"Тогда меня стали бить по голове, по шее, по спине, под почки, в зубы, по уху... Сам не помню, как я доволочился до камеры, под нары". Эти строки из письма Николая Лансере 1938 года Верховному прокурору СССР с тщетной просьбой на пересмотр дела опубликованы в каталоге к выставке и тоже показывают масштаб происходившего с художником. Человек, никогда не державший в руках ничего, кроме карандаша и кисти, арестовывался трижды - краткосрочно в 1920-м, в 31-м по обвинению в шпионаже (приговорен к высшей мере за шпионаж в пользу Франции, но помилован для работы в Особом Конструкторско-техническом бюро N 12). И, наконец, в 38-м - чтоб пережить подробно описанные в письме пытки и умереть на этапе, когда его, 63-летнего старика, уже не способного двигаться, несли в сторону Воркуты на руках.
А до отсидок, между ними, и во время них были живопись и архитектура.
Родившийся в семье, где семейная история эквивалентна истории русского искусства, Николай Лансере не стал скульптором, как отец, художником, как "дядя Шура" Бенуа, но продолжил занятие архитектурой вслед за дедом. Организаторам выставки, работа над которой шла около четырех лет, удалось собрать не так много его проектов на бумаге - многое утрачено, многое еще не разобрано.
Музей истории Санкт-Петербурга (Лансере был одним из его создателей в 1907-м) предоставил организаторам под началом коллекционера Олега Смирнова великолепные эскизы декоративных обелисков работы Лансере, что украшали столицу империи в год 300-летия Дома Романовых, чертежи надгробного памятника С.С. Боткину на Тихвинском кладбище, эскизы плафона особняка Василия Кочубея в Царском Селе...

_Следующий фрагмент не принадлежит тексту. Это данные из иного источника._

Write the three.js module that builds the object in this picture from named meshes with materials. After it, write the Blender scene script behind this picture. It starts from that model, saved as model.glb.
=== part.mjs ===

Лансере тяготел к классическому искусству (взять только образцовую симметрично-осевую композицию и сам декор кочубеевского потолка), а лучшее время его как архитектора пришлось на 20-е. И он старался осваивать советский конструктивизм - перед нами "Перспективный план рабочего поселка "Алеша" под Москвой, расчерченные до деталей здания ВИЭМ в Серебряном бору и мрачный фасад доходного дома "Аркос", выполненный в 24-м. Увы, совсем мало на выставке примеров архитектуры Лансере, не дошли до нас, скажем, выполненные в 37-м (!) и воплощенные в реальность его интерьеры Музея Ленина на Красной площади, павшие жертвой уже нынешних политических революций.
Но зато на выставке много пейзажей и рисунков. Николай Лансере рисовал все, что видел вокруг в своей богатой на события жизни, от евпаторийского побережья до натюрмортов камеры N279 I корпуса ДПЗ. Акварели Николая Евгеньевича сохранились в частных коллекциях - легкие, деликатные, по-импрессионистически, штрихами открывающие суть предмета виды Гатчинского дворца и рассыпанные по листу ватмана грибы, он рисовал башни Троице-Сергиевой Лавры и неожиданно окрашенные закатом в оранжевый цвет пейзажи Пушкиногорья.

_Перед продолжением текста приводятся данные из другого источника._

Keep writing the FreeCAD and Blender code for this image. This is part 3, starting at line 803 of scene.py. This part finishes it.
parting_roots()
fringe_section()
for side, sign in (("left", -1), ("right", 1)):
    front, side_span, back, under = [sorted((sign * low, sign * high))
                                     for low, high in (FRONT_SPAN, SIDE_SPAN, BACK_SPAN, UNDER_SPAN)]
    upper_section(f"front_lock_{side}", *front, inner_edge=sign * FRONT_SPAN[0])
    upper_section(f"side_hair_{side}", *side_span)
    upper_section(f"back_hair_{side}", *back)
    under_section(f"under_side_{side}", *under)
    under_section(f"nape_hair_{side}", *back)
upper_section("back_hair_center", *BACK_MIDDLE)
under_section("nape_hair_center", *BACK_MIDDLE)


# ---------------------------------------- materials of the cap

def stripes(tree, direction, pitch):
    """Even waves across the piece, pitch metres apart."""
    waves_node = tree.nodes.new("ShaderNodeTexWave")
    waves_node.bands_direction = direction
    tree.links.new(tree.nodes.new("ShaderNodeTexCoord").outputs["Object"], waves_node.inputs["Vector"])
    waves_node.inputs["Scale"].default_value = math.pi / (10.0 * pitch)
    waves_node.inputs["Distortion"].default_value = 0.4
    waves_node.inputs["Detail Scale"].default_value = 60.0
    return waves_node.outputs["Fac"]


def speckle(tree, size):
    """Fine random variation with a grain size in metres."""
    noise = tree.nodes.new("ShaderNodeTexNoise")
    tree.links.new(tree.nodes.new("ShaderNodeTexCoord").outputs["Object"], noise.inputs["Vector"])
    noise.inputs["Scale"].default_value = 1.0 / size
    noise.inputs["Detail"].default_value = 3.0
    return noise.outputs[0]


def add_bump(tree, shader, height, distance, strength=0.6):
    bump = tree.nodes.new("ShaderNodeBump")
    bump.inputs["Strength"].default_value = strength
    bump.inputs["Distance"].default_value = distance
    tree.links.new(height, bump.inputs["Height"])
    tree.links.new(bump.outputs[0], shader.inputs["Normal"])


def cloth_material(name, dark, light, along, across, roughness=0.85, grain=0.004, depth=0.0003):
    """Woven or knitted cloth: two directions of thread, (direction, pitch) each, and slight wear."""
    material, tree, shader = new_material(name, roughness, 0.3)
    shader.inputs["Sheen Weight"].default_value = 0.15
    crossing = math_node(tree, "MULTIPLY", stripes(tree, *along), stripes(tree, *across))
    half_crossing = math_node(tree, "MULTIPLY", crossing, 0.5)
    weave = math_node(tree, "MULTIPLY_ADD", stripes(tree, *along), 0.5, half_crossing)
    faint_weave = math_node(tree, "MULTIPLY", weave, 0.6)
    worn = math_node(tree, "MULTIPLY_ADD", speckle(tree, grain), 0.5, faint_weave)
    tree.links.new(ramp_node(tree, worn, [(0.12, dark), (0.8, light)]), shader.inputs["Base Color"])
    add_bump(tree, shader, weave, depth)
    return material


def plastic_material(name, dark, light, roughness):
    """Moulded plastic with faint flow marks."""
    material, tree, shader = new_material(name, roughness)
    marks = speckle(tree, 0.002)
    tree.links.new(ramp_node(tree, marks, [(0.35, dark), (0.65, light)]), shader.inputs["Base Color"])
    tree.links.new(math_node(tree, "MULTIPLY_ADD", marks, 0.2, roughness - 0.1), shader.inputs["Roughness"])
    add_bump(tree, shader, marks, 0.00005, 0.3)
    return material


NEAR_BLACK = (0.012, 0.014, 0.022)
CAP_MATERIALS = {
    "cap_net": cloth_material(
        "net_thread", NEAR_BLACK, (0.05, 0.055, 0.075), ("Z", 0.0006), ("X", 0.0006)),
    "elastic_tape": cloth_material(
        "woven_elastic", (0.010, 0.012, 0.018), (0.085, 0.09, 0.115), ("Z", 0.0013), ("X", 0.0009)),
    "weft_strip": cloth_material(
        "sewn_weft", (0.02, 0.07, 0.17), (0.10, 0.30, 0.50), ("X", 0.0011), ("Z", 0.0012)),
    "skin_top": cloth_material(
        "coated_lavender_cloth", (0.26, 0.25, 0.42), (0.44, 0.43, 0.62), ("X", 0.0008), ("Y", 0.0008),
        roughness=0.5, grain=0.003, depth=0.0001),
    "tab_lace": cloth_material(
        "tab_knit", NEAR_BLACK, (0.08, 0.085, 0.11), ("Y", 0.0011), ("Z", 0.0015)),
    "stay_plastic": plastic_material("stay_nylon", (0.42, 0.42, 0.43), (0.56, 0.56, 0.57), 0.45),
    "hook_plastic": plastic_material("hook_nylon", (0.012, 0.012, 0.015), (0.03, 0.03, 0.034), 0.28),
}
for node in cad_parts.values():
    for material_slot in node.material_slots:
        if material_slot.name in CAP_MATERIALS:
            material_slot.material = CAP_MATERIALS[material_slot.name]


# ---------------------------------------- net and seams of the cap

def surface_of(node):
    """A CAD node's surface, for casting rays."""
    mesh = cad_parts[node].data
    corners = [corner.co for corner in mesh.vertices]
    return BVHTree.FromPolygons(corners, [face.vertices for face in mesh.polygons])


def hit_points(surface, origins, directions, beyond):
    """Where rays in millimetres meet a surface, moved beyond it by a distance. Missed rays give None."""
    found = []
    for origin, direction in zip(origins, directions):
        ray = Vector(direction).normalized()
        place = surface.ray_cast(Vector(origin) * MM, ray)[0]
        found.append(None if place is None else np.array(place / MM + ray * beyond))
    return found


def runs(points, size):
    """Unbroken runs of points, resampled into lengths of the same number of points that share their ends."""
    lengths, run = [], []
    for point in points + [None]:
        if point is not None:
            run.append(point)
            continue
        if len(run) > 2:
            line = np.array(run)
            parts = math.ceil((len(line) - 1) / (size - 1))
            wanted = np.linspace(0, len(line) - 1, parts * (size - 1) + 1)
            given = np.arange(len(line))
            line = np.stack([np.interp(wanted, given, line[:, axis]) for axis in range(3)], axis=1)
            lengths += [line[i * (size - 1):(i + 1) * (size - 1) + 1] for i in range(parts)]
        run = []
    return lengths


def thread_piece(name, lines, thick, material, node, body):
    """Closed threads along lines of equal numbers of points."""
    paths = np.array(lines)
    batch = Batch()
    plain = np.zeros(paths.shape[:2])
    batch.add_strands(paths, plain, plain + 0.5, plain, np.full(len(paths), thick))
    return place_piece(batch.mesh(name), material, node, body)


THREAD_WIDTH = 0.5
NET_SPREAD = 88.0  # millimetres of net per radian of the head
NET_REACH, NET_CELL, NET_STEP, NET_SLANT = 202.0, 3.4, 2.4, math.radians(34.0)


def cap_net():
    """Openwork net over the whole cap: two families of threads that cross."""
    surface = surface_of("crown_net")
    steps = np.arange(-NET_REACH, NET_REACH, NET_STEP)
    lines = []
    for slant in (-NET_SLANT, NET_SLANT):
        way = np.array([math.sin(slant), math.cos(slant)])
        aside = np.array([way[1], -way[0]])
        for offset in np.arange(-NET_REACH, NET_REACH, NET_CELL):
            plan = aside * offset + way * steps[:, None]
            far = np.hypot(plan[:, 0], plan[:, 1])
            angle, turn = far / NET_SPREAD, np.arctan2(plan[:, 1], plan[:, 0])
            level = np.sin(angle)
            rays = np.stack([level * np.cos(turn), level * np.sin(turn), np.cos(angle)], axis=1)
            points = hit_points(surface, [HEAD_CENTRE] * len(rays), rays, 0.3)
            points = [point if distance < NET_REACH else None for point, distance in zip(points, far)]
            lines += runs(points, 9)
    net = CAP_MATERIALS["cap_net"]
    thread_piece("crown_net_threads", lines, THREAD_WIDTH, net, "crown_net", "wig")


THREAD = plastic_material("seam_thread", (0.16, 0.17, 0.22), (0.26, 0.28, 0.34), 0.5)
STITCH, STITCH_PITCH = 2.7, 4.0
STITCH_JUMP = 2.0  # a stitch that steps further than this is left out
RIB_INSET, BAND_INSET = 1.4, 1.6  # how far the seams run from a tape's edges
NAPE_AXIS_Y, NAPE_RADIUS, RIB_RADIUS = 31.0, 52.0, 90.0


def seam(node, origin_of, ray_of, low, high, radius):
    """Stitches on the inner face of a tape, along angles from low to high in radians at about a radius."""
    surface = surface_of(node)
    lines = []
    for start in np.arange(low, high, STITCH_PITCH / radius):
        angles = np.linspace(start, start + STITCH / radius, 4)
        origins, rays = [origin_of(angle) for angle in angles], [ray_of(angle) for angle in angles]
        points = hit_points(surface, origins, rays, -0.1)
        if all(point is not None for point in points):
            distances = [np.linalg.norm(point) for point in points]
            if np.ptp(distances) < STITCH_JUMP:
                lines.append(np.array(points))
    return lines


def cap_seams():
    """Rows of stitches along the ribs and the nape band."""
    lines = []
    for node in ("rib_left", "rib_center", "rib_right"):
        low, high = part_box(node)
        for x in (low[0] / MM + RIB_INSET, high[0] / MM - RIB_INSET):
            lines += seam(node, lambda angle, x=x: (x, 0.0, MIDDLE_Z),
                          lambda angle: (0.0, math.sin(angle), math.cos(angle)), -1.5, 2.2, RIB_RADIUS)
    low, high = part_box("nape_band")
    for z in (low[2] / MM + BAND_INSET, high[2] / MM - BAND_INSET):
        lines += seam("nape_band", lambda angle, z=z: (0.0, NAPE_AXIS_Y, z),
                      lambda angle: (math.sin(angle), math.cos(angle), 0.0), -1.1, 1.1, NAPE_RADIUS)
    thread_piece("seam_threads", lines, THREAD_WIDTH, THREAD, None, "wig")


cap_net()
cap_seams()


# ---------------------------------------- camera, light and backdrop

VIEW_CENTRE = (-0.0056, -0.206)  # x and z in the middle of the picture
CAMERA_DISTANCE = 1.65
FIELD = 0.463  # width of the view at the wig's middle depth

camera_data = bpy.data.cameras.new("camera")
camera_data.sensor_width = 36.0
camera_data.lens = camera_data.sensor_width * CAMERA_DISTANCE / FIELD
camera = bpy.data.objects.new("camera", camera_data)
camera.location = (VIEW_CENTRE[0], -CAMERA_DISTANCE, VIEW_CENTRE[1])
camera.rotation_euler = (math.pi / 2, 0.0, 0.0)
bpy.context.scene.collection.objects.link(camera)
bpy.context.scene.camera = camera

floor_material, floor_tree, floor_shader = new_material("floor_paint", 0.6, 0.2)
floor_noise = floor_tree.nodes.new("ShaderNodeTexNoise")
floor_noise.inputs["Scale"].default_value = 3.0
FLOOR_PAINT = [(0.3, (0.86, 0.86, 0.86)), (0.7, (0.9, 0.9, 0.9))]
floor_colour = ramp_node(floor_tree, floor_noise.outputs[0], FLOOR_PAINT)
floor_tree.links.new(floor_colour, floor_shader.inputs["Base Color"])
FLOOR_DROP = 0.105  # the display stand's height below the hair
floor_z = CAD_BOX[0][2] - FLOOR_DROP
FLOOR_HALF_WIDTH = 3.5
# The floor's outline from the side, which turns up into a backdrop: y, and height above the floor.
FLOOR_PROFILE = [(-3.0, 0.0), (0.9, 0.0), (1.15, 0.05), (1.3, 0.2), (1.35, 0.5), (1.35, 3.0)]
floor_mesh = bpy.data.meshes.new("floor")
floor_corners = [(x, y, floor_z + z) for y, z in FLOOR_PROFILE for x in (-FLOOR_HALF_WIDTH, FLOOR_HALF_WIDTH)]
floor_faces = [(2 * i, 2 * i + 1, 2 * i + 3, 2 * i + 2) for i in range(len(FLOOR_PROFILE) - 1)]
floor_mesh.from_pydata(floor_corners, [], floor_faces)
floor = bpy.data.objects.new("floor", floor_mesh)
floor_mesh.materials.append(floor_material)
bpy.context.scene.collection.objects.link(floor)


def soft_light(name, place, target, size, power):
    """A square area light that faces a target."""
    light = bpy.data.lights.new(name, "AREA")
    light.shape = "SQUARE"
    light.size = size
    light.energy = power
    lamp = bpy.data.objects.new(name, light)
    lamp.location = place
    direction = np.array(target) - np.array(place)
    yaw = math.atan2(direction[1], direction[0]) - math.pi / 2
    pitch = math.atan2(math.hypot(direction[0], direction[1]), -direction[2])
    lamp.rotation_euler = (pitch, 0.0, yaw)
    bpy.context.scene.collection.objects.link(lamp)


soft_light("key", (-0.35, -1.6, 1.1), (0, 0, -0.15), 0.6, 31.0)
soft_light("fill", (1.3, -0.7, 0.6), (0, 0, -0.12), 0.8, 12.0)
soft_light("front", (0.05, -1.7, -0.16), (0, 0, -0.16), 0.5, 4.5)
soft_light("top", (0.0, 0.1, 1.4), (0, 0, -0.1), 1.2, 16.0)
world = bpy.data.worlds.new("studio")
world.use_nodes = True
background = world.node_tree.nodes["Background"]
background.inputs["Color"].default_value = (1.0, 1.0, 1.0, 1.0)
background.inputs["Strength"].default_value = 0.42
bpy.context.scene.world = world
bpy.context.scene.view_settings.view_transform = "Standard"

И писал письма. Мать в детстве учила его тренировать руку и то, про что Николай писал, он привык тут же рисовать. Надолго встаешь на выставке у стенда с ранними письмами жене - нежными (почерк, как у всякого художника, разборчив), будничными, описывающими впечатления дня. И тут же, над строками, на полстраницы - вечерний Питер в акварели, Леля в сугробе, мальчишки рыбачат, Пасха у кремлевских стен. Любимая должна была знать, где сейчас ее Коля.
- Эти письма лежат у мамы на столе, всегда в открытом доступе, я их часто смотрю. Они целиком от души, от них этому учишься, - говорит Алексей Лансере, внук Николая Евгеньевича. Он тоже архитектор.